The arrival of Cadillac as Formula 1's eleventh team brought a more physical problem. A bigger grid needs a bigger paddock, and in a country measured in square metres rather than kilometres, space had to be found somewhere. The solution was drastic: a kindergarten and a school were demolished to make way for the expansion, with work beginning on the Monday immediately after last year's race and the children relocated to other facilities.

In their place stands a new three-storey paddock club reported to have cost in the region of 10 million euros — a statement of how much Formula 1 now expects from even its most historic venues. The old facility, Illman noted, had simply become too small for a sport that keeps growing.

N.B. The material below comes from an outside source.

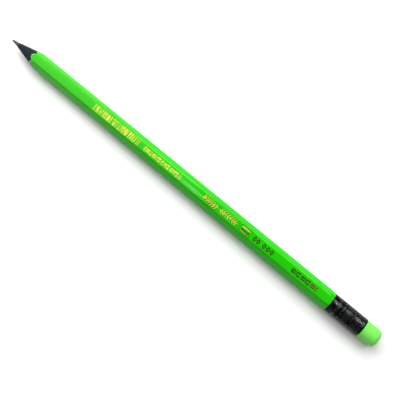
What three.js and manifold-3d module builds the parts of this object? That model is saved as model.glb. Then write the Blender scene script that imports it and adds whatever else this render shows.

The circuit itself remains the sport's great unchanging challenge. At barely more than three kilometres, it is one of the shortest on the calendar, and there is little anyone can do to lengthen the ribbon of track that threads between the barriers, the harbour and the hill. The one concession to racing in 2026 comes from the cars themselves: this year's machines are ten centimetres narrower, a change the paddock hopes will give drivers a fraction more room to fight on a layout where overtaking borders on impossible.

For all the upheaval, the atmosphere remains unmistakably Monaco. Drivers arrived for Friday's running by every means imaginable — some on bicycles, some on foot, others stepping ashore from sleek tenders. The sense of occasion is part of the bargain: even the race's harshest critics concede that the spectacle of Monaco, however extravagant, is unlike anything else in the sport.

That is precisely why Formula 1 and the principality keep finding ways to make it work. Monaco is tiny, and to keep the biggest annual sporting event in the world it has had to surrender control it once guarded jealously and tear down buildings to clear the space. The glamour endures — but the Grand Prix that returns each year is increasingly run on Formula 1's terms, not Monaco's.